À qui profitera le crime ?

Le gouvernement turc retient trois hypothèses pour expliquer le double attentat qui a frappé sa capitale samedi dernier, faisant près d’une centaine de morts devant la gare Centrale d’Ankara parmi les manifestants de l’opposition rassemblés pour réclamer la paix. Pour le premier ministre, les trois pistes pour ces attentats non revendiqués sont celles de l’état islamique, des Kurdes du PKK ou de l’extrême gauche turque. Autant dire les suspects habituels, du moment que la responsabilité du pouvoir en place de Recep Tayyip Erdogan n’est pas mise en cause. C’est pourtant le régime qui soulève la colère d’une partie de l’opinion turque, qui le soupçonne d’être, directement ou indirectement, à l’origine de cette hécatombe.

Ces attentats font écho à celui de juillet dernier à Suruç, près de la frontière syrienne, avec lequel ils présentent des similitudes objectives. Dans les deux cas, les explosions ont été déclenchées par des kamikazes et les victimes étaient proches du parti d’opposition accusé par le pouvoir d’être la vitrine du PKK, désigné comme adversaire principal, avant même Daech, qu’ils combattent cependant. L’enquête a conclu à la responsabilité de l’état islamique malgré l’absence de revendication et de preuve de l’engagement djihadiste de leur auteur. L’attentat de Suruç a provoqué un engrenage de la violence. Le PKK revendiquera l’exécution de deux soldats turcs accusés de collusion avec Daech, et l’armée turque se saisira de ce prétexte pour engager une campagne de frappes aériennes contre les Kurdes du PKK.

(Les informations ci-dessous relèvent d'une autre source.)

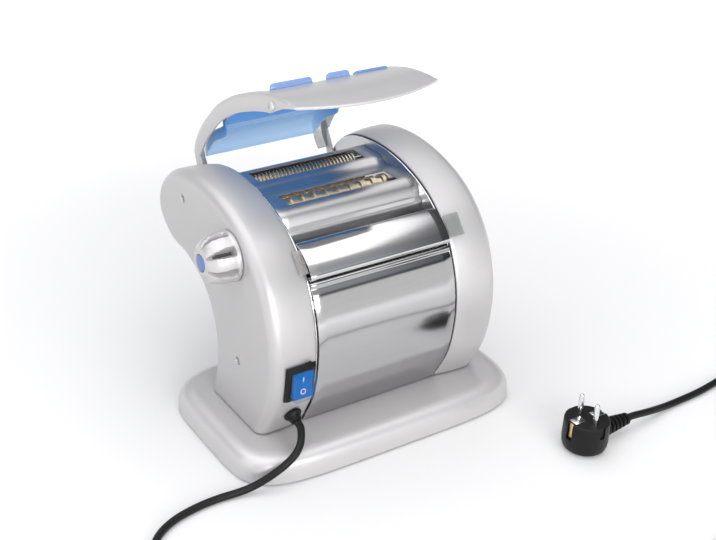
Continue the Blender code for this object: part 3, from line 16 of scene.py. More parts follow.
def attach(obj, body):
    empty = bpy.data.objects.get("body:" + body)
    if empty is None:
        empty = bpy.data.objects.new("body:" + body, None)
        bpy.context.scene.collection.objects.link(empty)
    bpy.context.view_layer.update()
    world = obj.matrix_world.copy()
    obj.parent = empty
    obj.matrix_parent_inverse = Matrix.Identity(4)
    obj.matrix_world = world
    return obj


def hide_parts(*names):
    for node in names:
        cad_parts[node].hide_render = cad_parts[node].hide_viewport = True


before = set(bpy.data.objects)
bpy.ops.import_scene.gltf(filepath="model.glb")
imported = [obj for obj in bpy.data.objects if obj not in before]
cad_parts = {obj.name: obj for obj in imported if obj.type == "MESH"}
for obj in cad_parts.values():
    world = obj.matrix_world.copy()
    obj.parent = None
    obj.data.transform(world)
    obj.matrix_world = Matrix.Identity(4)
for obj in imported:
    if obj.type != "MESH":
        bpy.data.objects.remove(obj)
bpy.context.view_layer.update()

BASE_Y = -0.0402
GAP = 0.0003
scene = bpy.context.scene
print("solids:", len(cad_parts))

# %% [markdown]
# The camera stands in front and to the left, well above the machine. Its place, lens and shift were found
# by matching known outlines of the machine with the picture. A camera could be aimed by eye, but then
# each outline would be a few pixels off.

# %% Camera
EYE = Vector((-0.5923, -0.9164, 0.7170))
AZIMUTH = math.radians(-31.13)
ELEVATION = math.radians(27.52)
ROLL = math.radians(0.67)
FRAME_WIDTH = 716
FOCAL_PIXELS = 1229.8
SENSOR_WIDTH = 36.0
AXIS_PIXEL = (293.6, 254.3)
FRAME_MIDDLE = (358.0, 270.0)
CLIP_START = 0.05

back = Vector((
    math.sin(AZIMUTH) * math.cos(ELEVATION),
    -math.cos(AZIMUTH) * math.cos(ELEVATION),
    math.sin(ELEVATION),
))
level_right = Vector((math.cos(AZIMUTH), math.sin(AZIMUTH), 0.0))
level_up = back.cross(level_right)
right = level_right * math.cos(ROLL) + level_up * math.sin(ROLL)
up = back.cross(right)
camera_data = bpy.data.cameras.new("camera")
camera_data.sensor_width = SENSOR_WIDTH
camera_data.lens = FOCAL_PIXELS / FRAME_WIDTH * SENSOR_WIDTH
camera_data.shift_x = (FRAME_MIDDLE[0] - AXIS_PIXEL[0]) / FRAME_WIDTH
camera_data.shift_y = (AXIS_PIXEL[1] - FRAME_MIDDLE[1]) / FRAME_WIDTH
camera_data.clip_start = CLIP_START
camera = bpy.data.objects.new("camera", camera_data)
camera.matrix_world = Matrix.Translation(EYE) @ Matrix((right, up, back)).transposed().to_4x4()
scene.collection.objects.link(camera)
scene.camera = camera
print("lens:", round(camera_data.lens, 2))
print("shift:", round(camera_data.shift_x, 4), round(camera_data.shift_y, 4))

# %% [markdown]
# Every finish is a small network of shader nodes. Written out node by node that is long to read, so one
# class wraps a socket and lets numbers and sockets be added and multiplied as in a formula.

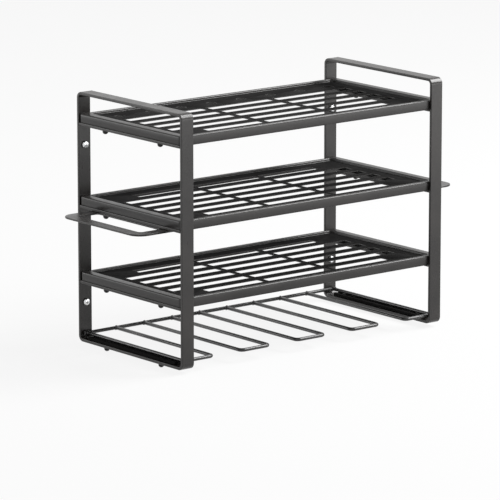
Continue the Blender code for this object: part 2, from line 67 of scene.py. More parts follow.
FLANGE_HEIGHT = 12 * MM
CROSSBAR_DROP = FLANGE_HEIGHT + GAP
CROSSBAR_HALF = DEPTH / 2 - STRIP_THICKNESS - GAP
SHEET = 1.2 * MM
INNER_BEND = 0.8 * MM
OUTER_BEND = INNER_BEND + SHEET
BEND_STEPS = 6
SHELF_HALF_X = HALF_WIDTH - 1 * MM
SHELF_CORNER = 4 * MM
SIDE_RIM = 13.5 * MM
END_RIM = 5.5 * MM
DECK_RECESS = 3.5 * MM
FLANGE_DROP = 1.5 * MM
DROP_X = HALF_WIDTH - STRIP_WIDTH - GAP
LIP_Y = CROSSBAR_HALF - 6 * MM
LIP_INNER_X = HALF_WIDTH - 17 * MM
DECK_MARGIN = 0.8 * MM
PRESSED_EDGE = 0.28 * MM
CUTTER_REACH = 2 * MM

SLOT_ROWS = 6
SLOT_WIDTH = 16 * MM
SLOT_CORNER = 1.4 * MM
SLOT_SPAN = DEPTH - 77.5 * MM
CENTRE_SLOT_HALF = 55 * MM
SLOT_WEB = 8 * MM
LONG_REACH = HALF_WIDTH - 33 * MM
SHORT_REACH = HALF_WIDTH - 70 * MM
DRIVER_HOLES = 8
DRIVER_HOLE_RADIUS = 7 * MM
DRIVER_HOLE_REACH = HALF_WIDTH - 44.5 * MM

ROD_RADIUS = 2.5 * MM
ROD_SETBACK = 8 * MM
ROD_Z = 11.2 * MM
LOOP_HALF = 24.5 * MM
LOOP_BEND = 6 * MM
LOOP_CENTRES = np.array([-196, -98, 0, 98, 196]) * MM
ROD_SIDES = 28
ROD_EDGE = 0.5 * MM
REAR_ROD_REACH = 226 * MM
MOUNT_STRIP_HALF = 8 * MM
MOUNT_STRIP_THICKNESS = 4.1 * MM
MOUNT_STRIP_SETBACK = 20 * MM

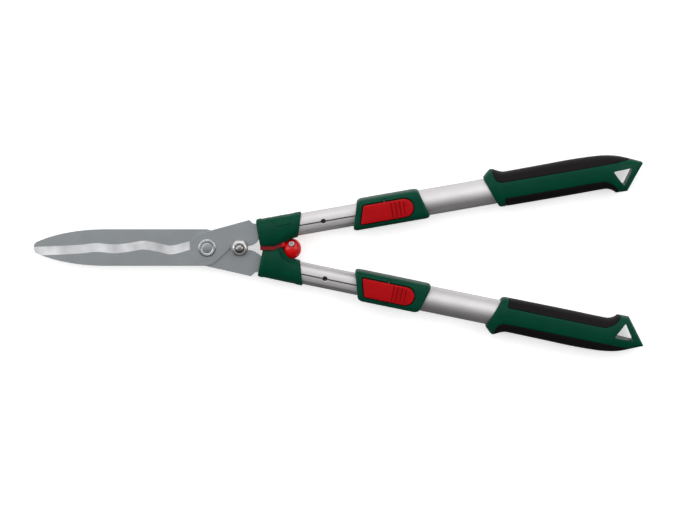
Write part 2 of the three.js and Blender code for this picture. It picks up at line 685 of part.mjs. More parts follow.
// The grip's side towards the other handle: a curve, then the hook's straight edges.
function gripInner(u) {
  const last = HOOK_EDGE.findIndex(([place]) => u <= place);
  if (last === 0) return gripCurve(u);
  const [[u0, v0], [u1, v1]] = [HOOK_EDGE[last - 1], HOOK_EDGE[last]];
  return THREE.MathUtils.mapLinear(u, u0, u1, v0, v1);
}

// The share of a depth that is taken beyond a place, which is less where the hook is thin.
function depthShare(u, start) {
  if (u < start) return 1;
  return u < GRIP_END ? THIN.share : THIN.endShare;
}

// The grip's skin, or the same shape set in by a depth.
function gripBody(depth) {
  const rings = FLANGE.map(({ u, low, high, height, slope }) => ovalRing({
    u, low: low + depth, high: high - depth, bottom: height - depth, top: height - depth,
    power: GRIP_POWER.plain, slope, sides: GRIP_SIDES, floor: REST_Z,
  }));
  for (const u of GRIP_STATIONS) {
    const taper = THREE.MathUtils.smoothstep(u, GRIP_TAPER.start, GRIP_END) ** GRIP_TAPER.power;
    const height = THREE.MathUtils.lerp(GRIP_HALF_HEIGHT.middle, GRIP_HALF_HEIGHT.end, taper) - depth;
    const squareness = THREE.MathUtils.smoothstep(u, GRIP_POWER.start, GRIP_POWER.end);
    const low = gripInner(u) + depth * depthShare(u, THIN.inner);
    const high = gripOuter(u) - depth * depthShare(u, THIN.outer);
    const power = GRIP_POWER.plain + GRIP_POWER.gain * squareness;
    rings.push(ovalRing({
      u, low, high, bottom: height, top: height, power, sides: GRIP_SIDES, floor: REST_Z,
    }));
  }
  return loft(rings);
}

// The plan region of a pad, on the side that towards gives, with its edges moved out by extra.
function padRegion(edge, towards, extra) {
  const line = new THREE.SplineCurve(edge.map(([u, v]) => new THREE.Vector2(u, v - towards * extra)));
  const points = line.getPoints(edge.length * 3);
  const last = points.length - 1;
  points[0].x -= extra;
  points[last].x += extra;
  const far = [points[last], points[0]].map((point) => new THREE.Vector2(point.x, towards * FAR));
  return plate(new THREE.Shape([...points, ...far]), -FAR, FAR);
}

function gripPad(edge, towards) {
  return gripBody(0).intersect(padRegion(edge, towards, 0)).subtract(gripBody(PAD_DEPTH));
}

function gripCore() {
  const pads = join(padRegion(OUTER_PAD_EDGE, 1, GAP), padRegion(INNER_PAD_EDGE, -1, GAP));
  return cut(
    gripBody(0),
    pads.subtract(gripBody(PAD_DEPTH + GAP)),
    bar(OUTER_RADIUS + GAP, 0, OUTER_END + GAP),
    plate(roundedShape(HOOK_HOLE, HOOK_HOLE_CORNER), -FAR, FAR, 4),
  );
}

// ---------- assembly ----------

function mesh(name, body, look) {
  const item = new THREE.Mesh(geometryOf(body), new THREE.MeshStandardMaterial(COLOURS[look]));
  item.name = name;
  return item;
}

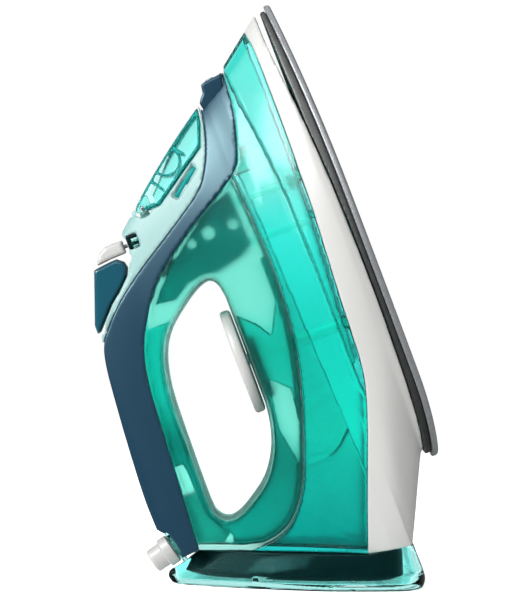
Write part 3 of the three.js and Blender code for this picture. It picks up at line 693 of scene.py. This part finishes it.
def by_level(nodes, links, place, shades):
    """A colour that changes with the height above the table.

    shades holds (metres, colour) from low to high.
    """
    parts = nodes.new("ShaderNodeSeparateXYZ")
    links.new(place, parts.inputs[0])
    level = nodes.new("ShaderNodeMapRange")
    level.inputs["From Max"].default_value = shades[-1][0]
    links.new(parts.outputs["Z"], level.inputs["Value"])
    ramp = nodes.new("ShaderNodeValToRGB")
    links.new(level.outputs["Result"], ramp.inputs["Fac"])
    stops = ramp.color_ramp.elements
    for k, (height, shade) in enumerate(shades):
        stop = stops[k] if k < len(stops) else stops.new(1)
        stop.position = height / shades[-1][0]
        stop.color = shade
    return ramp.outputs["Color"]


def material(name, colour, roughness, vary=0.06, patch=40.0, grain=900.0, bump=0.03, worn=0.05, **sockets):
    """A Principled material.

    Its colour drifts over patches, and its roughness and surface carry a fine grain. colour is one colour,
    or a list of (height in metres, colour) for a colour that changes with height. On the tank this is
    painted
    light: a painted highlight high up and painted shade low down. patch and grain are in features per metre.
    The other names are the shader's own sockets.
    """
    mat = bpy.data.materials.new(name)
    mat.use_nodes = True
    nodes, links = mat.node_tree.nodes, mat.node_tree.links
    shader = nodes["Principled BSDF"]
    for socket, value in sockets.items():
        shader.inputs[socket.replace("_", " ").title().replace("Ior", "IOR")].default_value = value
    place = nodes.new("ShaderNodeTexCoord").outputs["Object"]

    def noise(scale, detail):
        node = nodes.new("ShaderNodeTexNoise")
        node.inputs["Scale"].default_value = scale
        node.inputs["Detail"].default_value = detail
        links.new(place, node.inputs["Vector"])
        return node.outputs["Fac"]

    drift, fine = noise(patch, 3), noise(grain, 4)
    mix = nodes.new("ShaderNodeMix")
    mix.data_type = "RGBA"
    stops = [(0, colour)] if isinstance(colour, str) else colour
    for socket, gain in (("A", 1 - vary), ("B", 1 + vary)):
        shades = [(height, [min(c * gain, 1) for c in linear(code)[:3]] + [1]) for height, code in stops]
        mix.inputs[socket].default_value = shades[0][1]
        if len(shades) > 1:
            links.new(by_level(nodes, links, place, shades), mix.inputs[socket])
    links.new(drift, mix.inputs["Factor"])
    links.new(mix.outputs["Result"], shader.inputs["Base Color"])
    rough = nodes.new("ShaderNodeMapRange")
    rough.inputs["To Min"].default_value = max(roughness - worn, 0.01)
    rough.inputs["To Max"].default_value = roughness + worn
    links.new(fine, rough.inputs["Value"])
    links.new(rough.outputs["Result"], shader.inputs["Roughness"])
    relief = nodes.new("ShaderNodeBump")
    relief.inputs["Strength"].default_value = bump
    relief.inputs["Distance"].default_value = 0.0002
    links.new(fine, relief.inputs["Height"])
    links.new(relief.outputs["Normal"], shader.inputs["Normal"])
    return mat


TINT = (0.15, 0.7, 0.68, 1)  # of what the clear plastics mirror
CLEAR = {"transmission_weight": 1.0, "ior": 1.35, "specular_tint": TINT}
# The tank's colour by height is painted light. It is lighter from 0.185 to 0.24 m as a painted highlight,
# and darker towards the bottom as painted shade.
TANK_PAINTED_LIGHT = [(0.03, "#20ccc6"), (0.08, "#3aecde"), (0.13, "#3ceade"), (0.185, "#6cf6ee"),
               (0.215, "#98f0ea"), (0.24, "#8aeae4"), (0.28, "#78f0e8")]
LINER_SHADES = [(0.02, "#40ccca"), (0.075, "#34b8b4"), (0.1, "#60e8e2")]
LOOK = {
    "clear_teal": material("tank_plastic_painted_light", TANK_PAINTED_LIGHT, 0.14, 0.04, bump=0.005, worn=0.02,
                           transmission_weight=0.97, ior=1.32),
    "handle_teal": material("handle_plastic", "#b0f5ea", 0.3, 0.04, bump=0.01, **CLEAR),
    "liner_teal": material("liner_plastic", LINER_SHADES, 0.2, 0.04, bump=0.01, **CLEAR),
    # painted shade: the sheet above the fold in the tank's flank
    "fold_shade_teal": material("fold_shade_plastic", "#70ecea", 0.18, 0.04, bump=0.01, **CLEAR),
    "rib_teal": material("rib_plastic", "#35b5b2", 0.25, 0.05, bump=0.01, transmission_weight=0.7,
                         ior=1.2),
    "inner_teal": material("carrier_plastic", "#0b8583", 0.3, 0.1, bump=0.02, transmission_weight=0.4,
                           ior=1.35, specular_tint=TINT),
    "smoke_teal": material("inner_plastic", "#03161a", 0.5, 0.05, bump=0.02, specular_ior_level=0.1),
    "faint_teal": material("hose_plastic", "#9cf6ee", 0.3, 0.04, bump=0.01, transmission_weight=1.0,
                           ior=1.12, specular_tint=TINT),
    "milky_teal": material("cover_plastic", "#2fa49c", 0.5, 0.08, bump=0.02, specular_ior_level=0.1),
    "foot_clear": material("clear_foot_plastic", "#b0eeea", 0.05, 0.03, bump=0.005, worn=0.02,
                           transmission_weight=1.0, ior=1.25, specular_tint=(0.04, 0.16, 0.16, 1)),
    "door_teal": material("door_plastic", "#c0f8f4", 0.08, 0.05, bump=0.01, worn=0.03,
                          transmission_weight=1.0, ior=1.2, specular_tint=TINT),
    "pale_mint": material("pale_plastic", "#7da09e", 0.42, 0.04, bump=0.03, transmission_weight=0.1),
    "white_plastic": material("white_plastic", "#a5a5a3", 0.32, 0.02, bump=0.03),
    "soft_navy": material("soft_touch", "#04293f", 0.34, 0.08, grain=2600, bump=0.08, specular_ior_level=0.9,
                          specular_tint=(0.6, 0.93, 1, 1)),
    "gloss_navy": material("gloss_plastic", "#0c4251", 0.12, 0.06, bump=0.005, coat_weight=0.5),
    "coated_sole": material("sole_coating", "#86898b", 0.34, 0.22, 600, 2200, 0.12, metallic=0.5),
    "cast_sole": material("cast_metal", "#565857", 0.45, 0.2, 160, 1400, 0.35, metallic=0.8),
    "bare_steel": material("steel", "#b5b8ba", 0.28, 0.06, 200, 1800, 0.08, metallic=1.0),
    "heater": material("heater_sheath", "#7a5a45", 0.45, 0.15, 200, 1400, 0.2, metallic=0.9),
    "brass_part": material("brass", "#b8964c", 0.33, 0.1, 150, 1500, 0.08, metallic=1.0),
    "black_plastic": material("black_plastic", "#1c1f20", 0.45, 0.08, grain=1800, bump=0.1),
    "grey_plastic": material("grey_plastic", "#8b9396", 0.4, 0.05, bump=0.04),
}
SLOTS = {row["node"]: row["material_slot"] for row in frame["record"]["subparts"]}
# pieces that hardly show through the tank and the handle
HARDLY_SEEN = ("steam_hose", "valve_rod", "drip_valve", "dial_shaft", "filler_neck")
FINISH = {**SLOTS, **dict.fromkeys(HARDLY_SEEN, "faint_teal"), "terminal_cover": "milky_teal"}


def dress(obj, node):
    """Gives a new piece its node's finish and body, and shows it in place of the node."""
    obj.data.materials.append(LOOK[FINISH[node]])
    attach(obj, frame["nodes"][node]["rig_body"])
    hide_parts(node)


# ---------- turned pieces, upright millimetres ----------


def upright(x, y, z):
    return UPRIGHT @ Vector((x, y, z))


def temperature_dial():
    rim = DIAL_RADIUS
    profile = [(0, 0), (rim - 2, 0), (rim - 0.6, 0.5), (rim, 1.6), (rim, 4.4), (rim - 0.5, 5.3),
               (rim - 1.6, 5.7), (rim - 3.2, 5.5), (rim - 5, 5.2), (rim - 12, 4.8), (0, 4.6)]
    base = upright(*DIAL, DIAL_LOW)
    direction = UPRIGHT.to_3x3() @ Vector((0, 0, 1))
    dial = lathe("dial_disc", profile, base, direction)
    knurl(dial, base, direction, rim)
    return dial


def knurl(obj, base, direction, rim, ribs=48, depth=0.35):
    """Cuts shallow grip ribs into a turned rim, inwards only."""
    axis = Vector(direction).normalized()
    side = axis.orthogonal().normalized()
    across = axis.cross(side)
    centre = Vector(base) / 1000
    for v in obj.data.vertices:
        p = v.co - centre
        flat = p - axis * p.dot(axis)
        if flat.length > (rim - 1) / 1000:
            angle = math.atan2(flat.dot(across), flat.dot(side))
            v.co -= flat.normalized() * depth / 1000 * (0.5 - 0.5 * math.cos(ribs * angle))


def turned_on_bush(name, profile, distance):
    """A turned piece on the bush's axis, at a distance from its outer end."""
    x, z = along_bush(distance)
    return lathe(name, profile, (x, 0, z), (BUSH_WAY[0], 0, BUSH_WAY[1]))


def cord_bush():
    profile = [(4, 0), (5.7, 0), (6.5, 0.9), (6.5, 7.4), (8, 8), (8, 12.8), (7.2, 13.4), (5.4, 13.4),
               (5.4, 20), (4, 20), (4, 0)]
    return turned_on_bush("bush", profile, 0)


def cord_collar():
    profile = [(5.8, 0), (9.6, 0), (9.6, 2.4), (5.8, 2.4), (5.8, 0)]
    return turned_on_bush("collar", profile, 13.8)


# ---------- assembly ----------

MADE = {
    "soleplate": soleplate,
    "sole_casting": sole_casting,
    "skirt": skirt,
    "tank_lower": tank_lower,
    "tank_upper": tank_upper,
    "handle_body": handle_body,
    "handle_cover": handle_cover,
    "control_deck": control_deck,
    "filler_door": filler_door,
    "hinge_cap": hinge_cap,
    "spray_nozzle": spray_nozzle,
    "heel_rest": heel_rest,
    "rear_cover": rear_cover,
    "temperature_dial": temperature_dial,
    "cord_bush": cord_bush,
    "cord_collar": cord_collar,
    "steam_button": steam_button,
    "spray_button": spray_button,
}
for node, make in MADE.items():
    dress(make(), node)
EXTRA = [
    # maker, finish, body, slot
    (handle_liner, "liner_teal", "iron", "clear_teal"),
    # the sheet above the tank's fold is painted shade
    (fold_shade_sheet, "fold_shade_teal", "iron", "clear_teal"),
    (slot_floor, "inner_teal", "iron", "inner_teal"),
    (door_ribs, "rib_teal", "door_body", "inner_teal"),
]
for make, finish, body, slot in EXTRA:
    piece = make()
    piece.data.materials.append(LOOK[finish])
    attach(piece, body)
for node, obj in frame["nodes"].items():
    if node not in MADE:
        obj.data.materials.clear()
        obj.data.materials.append(LOOK[FINISH[node]])
        soften(obj, width=0.25)


# ---------- studio ----------


def area_light(name, place, target, size, watts):
    lamp = bpy.data.lights.new(name, "AREA")
    lamp.shape = "RECTANGLE"
    lamp.size, lamp.size_y = size
    lamp.energy = watts
    obj = bpy.data.objects.new(name, lamp)
    obj.location = place
    obj.rotation_euler = (Vector(target) - Vector(place)).to_track_quat("-Z", "Y").to_euler()
    bpy.context.scene.collection.objects.link(obj)


def studio():
    bm = bmesh.new()
    bmesh.ops.create_circle(bm, cap_ends=True, segments=128, radius=4)
    floor = new_object("floor", bm)
    paper = material("floor_paper", "#f4f4f3", 0.7, 0.01, 4, 400, 0.02, emission_color=(1, 1, 1, 1),
                     emission_strength=0.72)
    floor.data.materials.append(paper)
    floor.visible_glossy = False
    area_light("left_softbox", (-1.15, -0.45, 0.72), (0, 0, 0.2), (0.8, 1.1), 10)
    area_light("crown_softbox", (-0.95, -0.75, 0.85), (-0.03, 0, 0.23), (0.5, 0.6), 15)
    area_light("front_top_softbox", (-0.3, -1.2, 1.1), (0, 0, 0.18), (0.9, 0.9), 5)
    area_light("overhead_softbox", (0, 0, 1.3), (0, 0, 0), (1.0, 1.0), 3)
    area_light("right_softbox", (1.3, -0.6, 0.5), (0, 0, 0.15), (0.6, 1.0), 1.5)
    bpy.context.scene.world = surround()


def surround(mirrored=0.14, diffuse=0.4, seen=1.0):
    """A white backdrop, dimmer as a light and dimmer still in reflections, as in a dark studio."""
    world = bpy.data.worlds.new("studio")
    world.use_nodes = True
    nodes, links = world.node_tree.nodes, world.node_tree.links
    rays = nodes.new("ShaderNodeLightPath")
    total = None
    for ray, extra in (("Is Diffuse Ray", diffuse), ("Is Camera Ray", seen), ("Is Transmission Ray", seen)):
        step = nodes.new("ShaderNodeMath")
        step.operation = "MULTIPLY_ADD"
        step.inputs[1].default_value = extra - mirrored
        step.inputs[2].default_value = mirrored
        links.new(rays.outputs[ray], step.inputs[0])
        if total:
            links.new(total, step.inputs[2])
        total = step.outputs[0]
    links.new(total, nodes["Background"].inputs["Strength"])
    nodes["Background"].inputs["Color"].default_value = (1, 1, 1, 1)
    return world


def camera():
    distance, height, seen = 1.75, 0.1505, 0.318
    data = bpy.data.cameras.new("camera")
    data.lens = data.sensor_width * distance / seen
    cam = bpy.data.objects.new("camera", data)
    cam.location = (0, -distance, height)
    cam.rotation_euler = (math.pi / 2, 0, 0)
    bpy.context.scene.collection.objects.link(cam)
    bpy.context.scene.camera = cam


studio()
camera()
scene = bpy.context.scene
scene.view_settings.view_transform = "Standard"
scene.cycles.use_denoising = True
scene.cycles.max_bounces = 16
scene.cycles.transmission_bounces = 16
scene.cycles.transparent_max_bounces = 16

Je vois quant à moi une autre similitude avec un attentat meurtrier : celui qui s’est produit en 2004 dans la gare d’Atocha à Madrid, faisant 191 morts. Le gouvernement de droite de Jose Maria Aznar a cru pouvoir utiliser ce drame pour mobiliser l’opinion à son profit en désignant le mouvement séparatiste basque ETA à la vindicte populaire. En réalité, l’enquête démontrera la responsabilité d’Al-Qaïda, qui finira par revendiquer l’action en fournissant des éléments de preuve de son implication. L’attentat s’est déroulé trois jours avant les élections générales qui verront la défaite du parti populaire d’Aznar, pourtant favori jusque-là, le peuple ayant conclu à la tentative de manipulation par le pouvoir en place. Les élections en Turquie auront lieu dans trois semaines. Elles ont été convoquées par le président Erdogan lui-même, qui espère consolider une majorité mise à mal par le précédent scrutin. Il pourrait bien, comme Aznar, subir un nouveau revers électoral.